*Records to use*
[START]

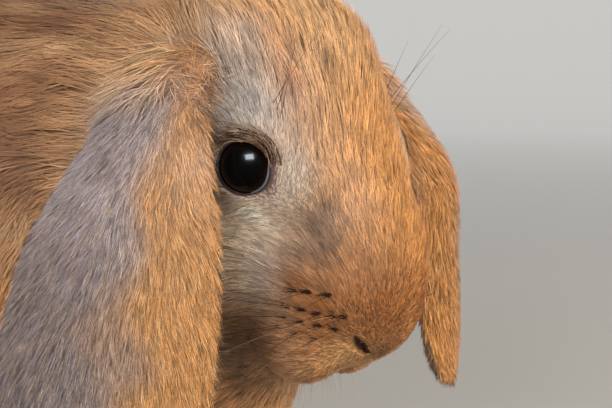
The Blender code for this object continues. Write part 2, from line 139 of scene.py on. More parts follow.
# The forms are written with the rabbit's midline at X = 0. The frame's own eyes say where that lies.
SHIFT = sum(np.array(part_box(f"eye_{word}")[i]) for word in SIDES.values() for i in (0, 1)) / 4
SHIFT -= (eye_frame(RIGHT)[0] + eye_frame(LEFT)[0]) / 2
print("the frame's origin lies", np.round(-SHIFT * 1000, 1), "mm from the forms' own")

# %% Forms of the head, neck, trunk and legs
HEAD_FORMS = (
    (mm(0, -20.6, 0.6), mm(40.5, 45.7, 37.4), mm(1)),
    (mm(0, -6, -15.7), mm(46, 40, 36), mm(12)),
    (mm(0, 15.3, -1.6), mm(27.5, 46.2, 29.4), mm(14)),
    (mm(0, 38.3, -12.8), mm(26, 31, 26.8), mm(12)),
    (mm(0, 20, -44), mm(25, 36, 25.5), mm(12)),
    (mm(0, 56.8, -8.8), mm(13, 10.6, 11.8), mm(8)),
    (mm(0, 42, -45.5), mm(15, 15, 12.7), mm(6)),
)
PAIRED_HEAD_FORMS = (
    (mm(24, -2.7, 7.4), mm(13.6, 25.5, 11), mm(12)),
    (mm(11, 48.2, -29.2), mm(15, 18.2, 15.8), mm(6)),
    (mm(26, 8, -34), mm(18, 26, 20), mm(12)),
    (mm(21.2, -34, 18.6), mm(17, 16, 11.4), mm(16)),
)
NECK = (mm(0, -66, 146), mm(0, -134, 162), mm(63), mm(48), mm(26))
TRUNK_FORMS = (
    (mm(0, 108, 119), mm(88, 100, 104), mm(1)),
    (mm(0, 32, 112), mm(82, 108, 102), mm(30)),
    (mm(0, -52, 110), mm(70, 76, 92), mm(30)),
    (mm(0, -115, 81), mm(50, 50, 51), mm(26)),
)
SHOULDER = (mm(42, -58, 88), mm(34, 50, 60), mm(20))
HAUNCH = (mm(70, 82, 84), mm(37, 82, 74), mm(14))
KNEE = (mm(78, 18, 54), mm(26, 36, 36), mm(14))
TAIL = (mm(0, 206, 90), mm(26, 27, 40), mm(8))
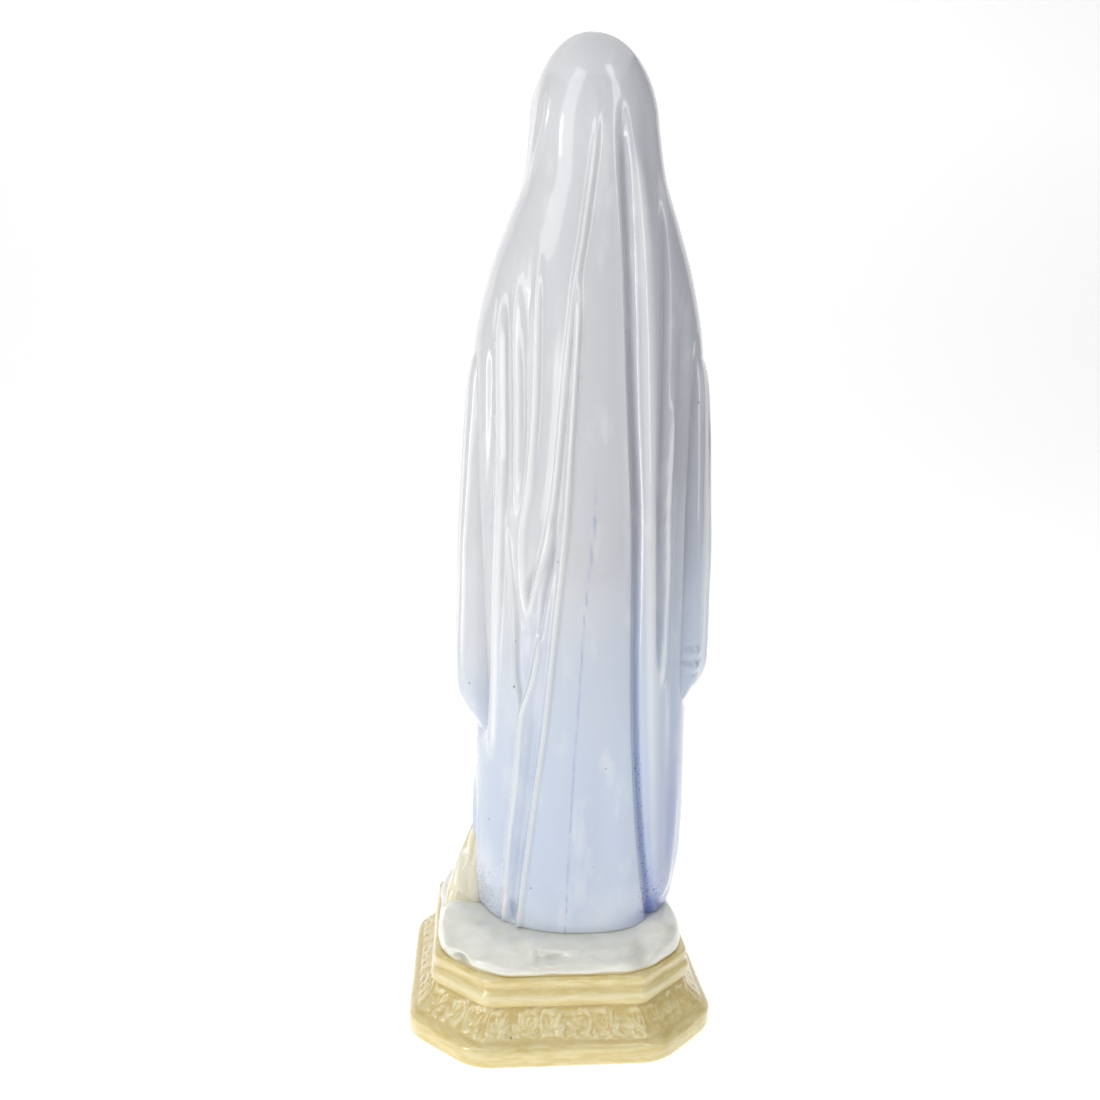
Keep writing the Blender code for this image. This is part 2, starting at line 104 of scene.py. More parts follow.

[END]

*The problem*
Set down every record above exactly as given.

*Written answer*
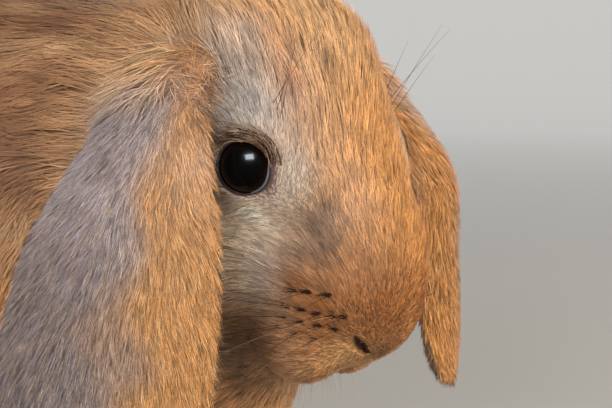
The Blender code for this object continues. Write part 2, from line 139 of scene.py on. More parts follow.
# The forms are written with the rabbit's midline at X = 0. The frame's own eyes say where that lies.
SHIFT = sum(np.array(part_box(f"eye_{word}")[i]) for word in SIDES.values() for i in (0, 1)) / 4
SHIFT -= (eye_frame(RIGHT)[0] + eye_frame(LEFT)[0]) / 2
print("the frame's origin lies", np.round(-SHIFT * 1000, 1), "mm from the forms' own")

# %% Forms of the head, neck, trunk and legs
HEAD_FORMS = (
    (mm(0, -20.6, 0.6), mm(40.5, 45.7, 37.4), mm(1)),
    (mm(0, -6, -15.7), mm(46, 40, 36), mm(12)),
    (mm(0, 15.3, -1.6), mm(27.5, 46.2, 29.4), mm(14)),
    (mm(0, 38.3, -12.8), mm(26, 31, 26.8), mm(12)),
    (mm(0, 20, -44), mm(25, 36, 25.5), mm(12)),
    (mm(0, 56.8, -8.8), mm(13, 10.6, 11.8), mm(8)),
    (mm(0, 42, -45.5), mm(15, 15, 12.7), mm(6)),
)
PAIRED_HEAD_FORMS = (
    (mm(24, -2.7, 7.4), mm(13.6, 25.5, 11), mm(12)),
    (mm(11, 48.2, -29.2), mm(15, 18.2, 15.8), mm(6)),
    (mm(26, 8, -34), mm(18, 26, 20), mm(12)),
    (mm(21.2, -34, 18.6), mm(17, 16, 11.4), mm(16)),
)
NECK = (mm(0, -66, 146), mm(0, -134, 162), mm(63), mm(48), mm(26))
TRUNK_FORMS = (
    (mm(0, 108, 119), mm(88, 100, 104), mm(1)),
    (mm(0, 32, 112), mm(82, 108, 102), mm(30)),
    (mm(0, -52, 110), mm(70, 76, 92), mm(30)),
    (mm(0, -115, 81), mm(50, 50, 51), mm(26)),
)
SHOULDER = (mm(42, -58, 88), mm(34, 50, 60), mm(20))
HAUNCH = (mm(70, 82, 84), mm(37, 82, 74), mm(14))
KNEE = (mm(78, 18, 54), mm(26, 36, 36), mm(14))
TAIL = (mm(0, 206, 90), mm(26, 27, 40), mm(8))
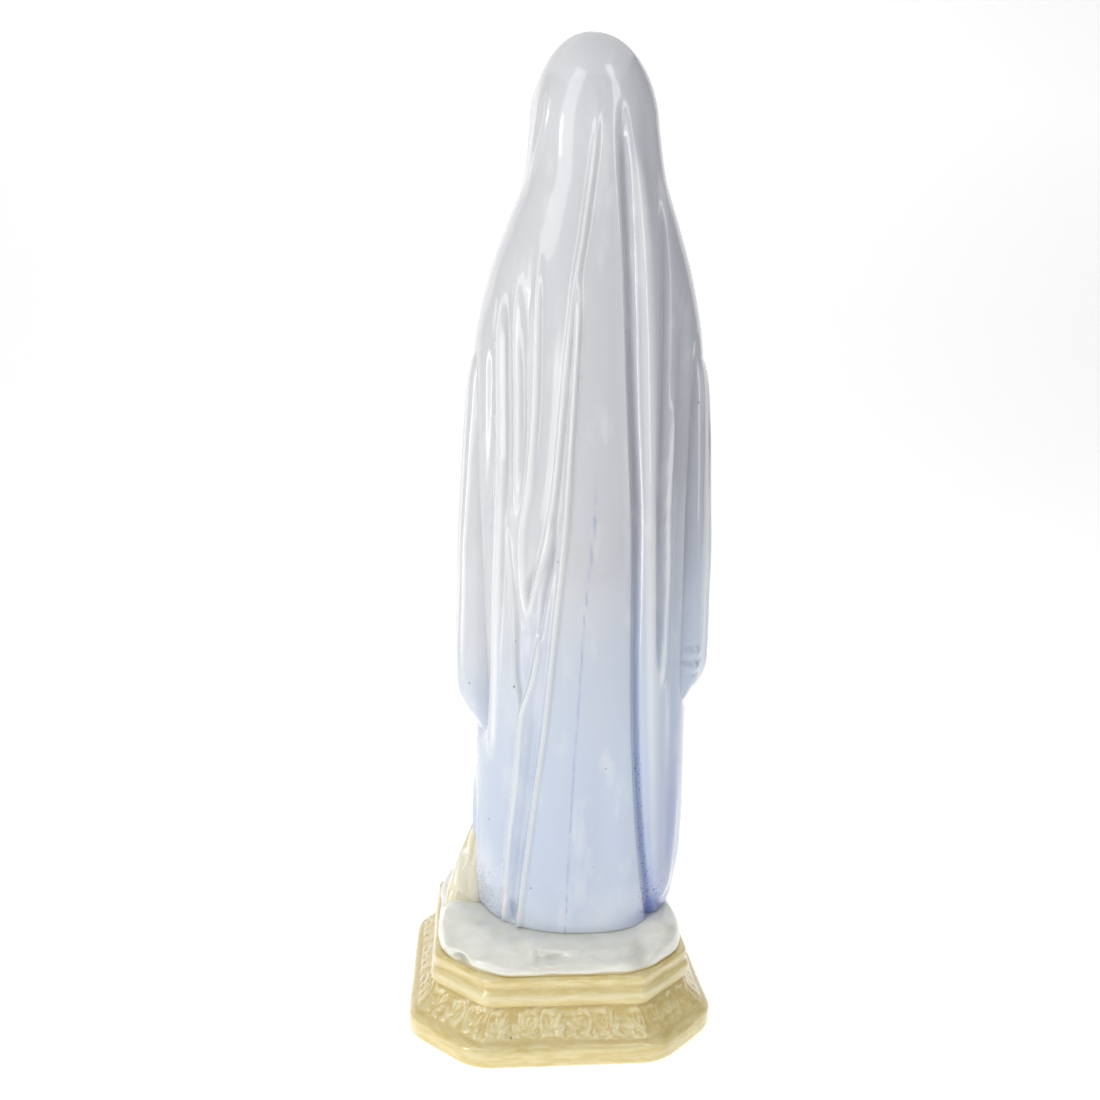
Keep writing the Blender code for this image. This is part 2, starting at line 104 of scene.py. More parts follow.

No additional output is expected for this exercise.